Fundamental elementary electrochemical processes are extremely challenging to study and are limited by conventional experimental capability, which tends to focus on the macroscopic (applications) world or (at best, but rare) mesoscale. We intend to make and prove the smallest possible electrode: an individual single atom, produced by the electro-reduction of a single ion. We shall determine the conditions whereby this process occurs and study electrochemical processes at the resulting single atom electrode. This ambitious goal will be achieved by marrying recent developments in nanoscale electrochemistry and imaging science. We shall use nanoscale pipette probes in a scanning electrochemical cell microscopy (SECCM) format to deliver metal ions in a controllable way to a series of tiny regions on a boron doped diamond transmission electron microscopy (TEM) grid, which will serve as an electrode to reduce the impinging ions to atoms. This grid will then be analysed by aberration corrected-scanning transmission electron microscopy (ac-STEM). We shall further explore and prove a bottom-up approach for the production of nanoclusters atom-by-atom. We shall investigate electrocatalytic processes at these single atom and few-atom electrodes, to understand how electrochemical processes scale from the smallest possible size upwards.

The beauty of the proposed approach is that after electrodeposition in one spot by SECCM, the nanopipette is withdrawn, translated laterally by a small distance and landed in a fresh, new spot for the next electrodeposition, in a process that is repeated to create a scanned array, typically of several thousand individual spots on a reasonable timescale. Thus, it will be possible to execute several thousand experiments (trials) in an experimental run that will allow a wide parameter space to be explored and analysed by ac-STEM in one scan experiment. This unique high throughput combinatorial microscopy approach is crucial for obtaining statistics on an inherently stochastic process and to provide direct proof of the experimental outcome.

(i) Deposition of single atoms. We shall study electrodeposition under conditions where the average outcome is a single atom on a surface, bounded by the limits of the stochastic nature of single molecule diffusion.

(ii) Atom-by-atom assembly of metal nanostructures and clusters. Our studies will provide unprecedented insight into nucleation and growth processes generally, at the very earliest stages, not previously accessible to investigation.

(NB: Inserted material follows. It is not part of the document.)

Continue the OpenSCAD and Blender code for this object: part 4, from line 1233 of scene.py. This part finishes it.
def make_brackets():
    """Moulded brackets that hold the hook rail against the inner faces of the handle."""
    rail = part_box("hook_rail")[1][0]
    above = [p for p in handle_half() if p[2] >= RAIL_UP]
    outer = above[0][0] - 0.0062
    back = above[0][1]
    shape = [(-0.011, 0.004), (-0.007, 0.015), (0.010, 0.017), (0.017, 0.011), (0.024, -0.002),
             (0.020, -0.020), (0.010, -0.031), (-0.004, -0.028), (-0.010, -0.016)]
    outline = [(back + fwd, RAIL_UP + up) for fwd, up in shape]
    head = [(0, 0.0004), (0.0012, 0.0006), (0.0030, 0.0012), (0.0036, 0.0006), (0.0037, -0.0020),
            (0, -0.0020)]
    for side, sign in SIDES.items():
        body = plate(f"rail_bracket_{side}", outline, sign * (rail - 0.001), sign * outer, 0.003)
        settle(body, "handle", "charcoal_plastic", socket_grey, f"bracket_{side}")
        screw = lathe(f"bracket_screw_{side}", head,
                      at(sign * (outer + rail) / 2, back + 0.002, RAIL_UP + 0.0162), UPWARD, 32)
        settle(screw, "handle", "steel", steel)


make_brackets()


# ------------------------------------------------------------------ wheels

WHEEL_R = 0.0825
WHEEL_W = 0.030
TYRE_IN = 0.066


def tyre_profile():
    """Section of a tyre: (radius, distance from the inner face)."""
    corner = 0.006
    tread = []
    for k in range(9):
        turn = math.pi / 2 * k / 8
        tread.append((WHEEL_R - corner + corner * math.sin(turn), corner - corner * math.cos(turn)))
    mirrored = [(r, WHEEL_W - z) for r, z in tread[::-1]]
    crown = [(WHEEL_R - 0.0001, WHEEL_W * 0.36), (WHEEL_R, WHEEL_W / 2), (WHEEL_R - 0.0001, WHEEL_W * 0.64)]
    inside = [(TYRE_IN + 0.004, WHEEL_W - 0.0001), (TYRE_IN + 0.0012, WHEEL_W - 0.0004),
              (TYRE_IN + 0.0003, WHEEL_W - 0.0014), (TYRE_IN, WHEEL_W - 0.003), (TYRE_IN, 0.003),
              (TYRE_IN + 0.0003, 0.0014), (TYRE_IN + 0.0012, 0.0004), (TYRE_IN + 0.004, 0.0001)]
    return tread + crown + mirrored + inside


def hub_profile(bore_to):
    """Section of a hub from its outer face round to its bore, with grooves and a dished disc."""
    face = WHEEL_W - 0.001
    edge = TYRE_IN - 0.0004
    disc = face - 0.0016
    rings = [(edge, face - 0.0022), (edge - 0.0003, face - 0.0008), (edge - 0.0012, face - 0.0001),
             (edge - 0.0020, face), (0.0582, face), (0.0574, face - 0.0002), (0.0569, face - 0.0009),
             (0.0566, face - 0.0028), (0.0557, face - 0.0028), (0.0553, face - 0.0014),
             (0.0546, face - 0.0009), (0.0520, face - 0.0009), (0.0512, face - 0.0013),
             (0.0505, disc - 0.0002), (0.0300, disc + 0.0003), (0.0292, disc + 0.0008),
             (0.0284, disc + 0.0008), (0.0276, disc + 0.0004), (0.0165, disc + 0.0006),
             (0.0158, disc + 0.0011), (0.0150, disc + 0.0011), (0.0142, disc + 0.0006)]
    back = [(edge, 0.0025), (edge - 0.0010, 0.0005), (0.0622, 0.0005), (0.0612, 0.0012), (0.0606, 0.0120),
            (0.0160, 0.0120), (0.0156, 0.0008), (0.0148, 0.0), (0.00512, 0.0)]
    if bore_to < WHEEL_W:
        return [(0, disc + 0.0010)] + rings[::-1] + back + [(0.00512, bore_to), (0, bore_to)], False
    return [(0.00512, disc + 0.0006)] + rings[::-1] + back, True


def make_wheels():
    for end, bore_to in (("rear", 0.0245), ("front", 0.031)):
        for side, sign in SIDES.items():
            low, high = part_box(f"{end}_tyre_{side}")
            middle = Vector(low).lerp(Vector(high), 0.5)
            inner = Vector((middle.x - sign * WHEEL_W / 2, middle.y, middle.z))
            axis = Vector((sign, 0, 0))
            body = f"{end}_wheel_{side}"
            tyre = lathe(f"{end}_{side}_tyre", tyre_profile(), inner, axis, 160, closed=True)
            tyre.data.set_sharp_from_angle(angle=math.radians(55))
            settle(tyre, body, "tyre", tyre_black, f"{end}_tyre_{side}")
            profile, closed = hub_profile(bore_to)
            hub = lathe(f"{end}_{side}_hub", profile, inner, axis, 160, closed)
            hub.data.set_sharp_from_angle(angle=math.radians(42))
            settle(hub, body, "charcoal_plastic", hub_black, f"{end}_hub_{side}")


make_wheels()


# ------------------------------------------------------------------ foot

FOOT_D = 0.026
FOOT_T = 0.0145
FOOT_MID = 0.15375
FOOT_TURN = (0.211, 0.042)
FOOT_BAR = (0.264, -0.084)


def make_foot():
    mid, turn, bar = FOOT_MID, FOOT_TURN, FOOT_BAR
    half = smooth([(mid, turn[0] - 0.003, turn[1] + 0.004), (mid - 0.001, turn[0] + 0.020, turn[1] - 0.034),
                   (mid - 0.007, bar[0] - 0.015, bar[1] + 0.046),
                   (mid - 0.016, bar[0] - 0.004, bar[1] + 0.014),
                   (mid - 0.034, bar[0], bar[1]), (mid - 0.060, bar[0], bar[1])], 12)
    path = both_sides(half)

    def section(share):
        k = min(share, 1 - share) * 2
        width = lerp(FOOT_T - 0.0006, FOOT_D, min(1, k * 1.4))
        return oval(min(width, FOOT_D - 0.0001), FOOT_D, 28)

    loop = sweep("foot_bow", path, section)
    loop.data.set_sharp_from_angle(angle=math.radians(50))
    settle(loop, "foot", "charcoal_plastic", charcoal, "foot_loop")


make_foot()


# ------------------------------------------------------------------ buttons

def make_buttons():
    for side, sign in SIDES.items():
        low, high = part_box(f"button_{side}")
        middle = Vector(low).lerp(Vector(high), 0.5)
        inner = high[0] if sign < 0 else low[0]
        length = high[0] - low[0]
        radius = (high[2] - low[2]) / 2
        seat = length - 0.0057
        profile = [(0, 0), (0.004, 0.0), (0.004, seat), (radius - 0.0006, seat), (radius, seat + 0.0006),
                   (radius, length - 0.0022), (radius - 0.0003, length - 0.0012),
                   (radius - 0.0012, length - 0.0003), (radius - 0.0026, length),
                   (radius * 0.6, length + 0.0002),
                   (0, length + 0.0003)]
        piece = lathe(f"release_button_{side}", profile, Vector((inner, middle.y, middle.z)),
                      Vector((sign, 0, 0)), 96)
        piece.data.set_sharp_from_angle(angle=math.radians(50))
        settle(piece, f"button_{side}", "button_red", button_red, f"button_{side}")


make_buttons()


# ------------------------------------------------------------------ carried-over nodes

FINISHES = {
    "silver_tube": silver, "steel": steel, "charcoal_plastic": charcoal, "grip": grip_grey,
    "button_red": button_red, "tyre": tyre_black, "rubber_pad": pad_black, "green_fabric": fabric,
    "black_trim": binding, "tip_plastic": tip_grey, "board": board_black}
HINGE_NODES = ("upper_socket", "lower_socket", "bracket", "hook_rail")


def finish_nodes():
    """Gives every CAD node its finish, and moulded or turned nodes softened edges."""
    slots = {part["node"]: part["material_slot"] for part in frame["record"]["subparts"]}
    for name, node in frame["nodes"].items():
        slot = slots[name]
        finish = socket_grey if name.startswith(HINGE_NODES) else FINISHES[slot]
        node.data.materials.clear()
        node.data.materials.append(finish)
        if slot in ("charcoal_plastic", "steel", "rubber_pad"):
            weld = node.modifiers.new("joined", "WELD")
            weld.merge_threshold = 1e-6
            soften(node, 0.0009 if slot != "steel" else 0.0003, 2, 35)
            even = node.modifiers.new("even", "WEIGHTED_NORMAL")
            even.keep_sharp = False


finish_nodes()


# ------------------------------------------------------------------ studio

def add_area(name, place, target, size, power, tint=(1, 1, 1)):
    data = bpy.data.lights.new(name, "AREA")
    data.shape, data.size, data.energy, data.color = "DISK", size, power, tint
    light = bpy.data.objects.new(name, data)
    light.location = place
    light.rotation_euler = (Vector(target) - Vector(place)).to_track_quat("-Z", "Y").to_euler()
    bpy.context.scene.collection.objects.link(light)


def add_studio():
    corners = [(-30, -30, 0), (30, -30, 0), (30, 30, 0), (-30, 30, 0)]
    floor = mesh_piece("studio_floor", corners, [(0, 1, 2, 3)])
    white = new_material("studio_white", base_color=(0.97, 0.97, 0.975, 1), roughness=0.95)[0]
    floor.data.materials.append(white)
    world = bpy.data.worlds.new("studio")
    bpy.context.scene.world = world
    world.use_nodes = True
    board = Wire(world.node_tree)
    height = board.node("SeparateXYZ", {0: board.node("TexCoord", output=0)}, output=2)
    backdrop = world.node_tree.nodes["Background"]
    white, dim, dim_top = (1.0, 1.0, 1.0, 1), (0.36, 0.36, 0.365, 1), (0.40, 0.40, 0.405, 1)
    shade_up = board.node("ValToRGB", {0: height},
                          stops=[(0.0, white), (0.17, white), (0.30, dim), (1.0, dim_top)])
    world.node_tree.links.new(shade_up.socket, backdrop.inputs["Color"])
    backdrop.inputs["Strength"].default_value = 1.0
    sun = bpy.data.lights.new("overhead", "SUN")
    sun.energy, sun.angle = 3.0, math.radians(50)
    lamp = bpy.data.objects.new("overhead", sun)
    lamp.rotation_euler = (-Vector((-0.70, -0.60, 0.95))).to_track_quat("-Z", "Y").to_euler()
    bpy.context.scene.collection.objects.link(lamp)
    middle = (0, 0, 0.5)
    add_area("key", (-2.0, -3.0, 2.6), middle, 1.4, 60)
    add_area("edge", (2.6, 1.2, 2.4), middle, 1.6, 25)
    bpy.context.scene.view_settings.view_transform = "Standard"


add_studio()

(iii) Electrochemical measurements will reveal electrode kinetics at individual atom scale electrocatalytic entities, and also insights on mass transport and double layer effects at this scale.

(iv) If time permits, we shall investigate whether it is possible to make individual bimetallic nano-alloys (of just 2 or few atoms).

Our work takes experimental electrochemistry to a new domain: the atom lengthscale and nanoscale timescale.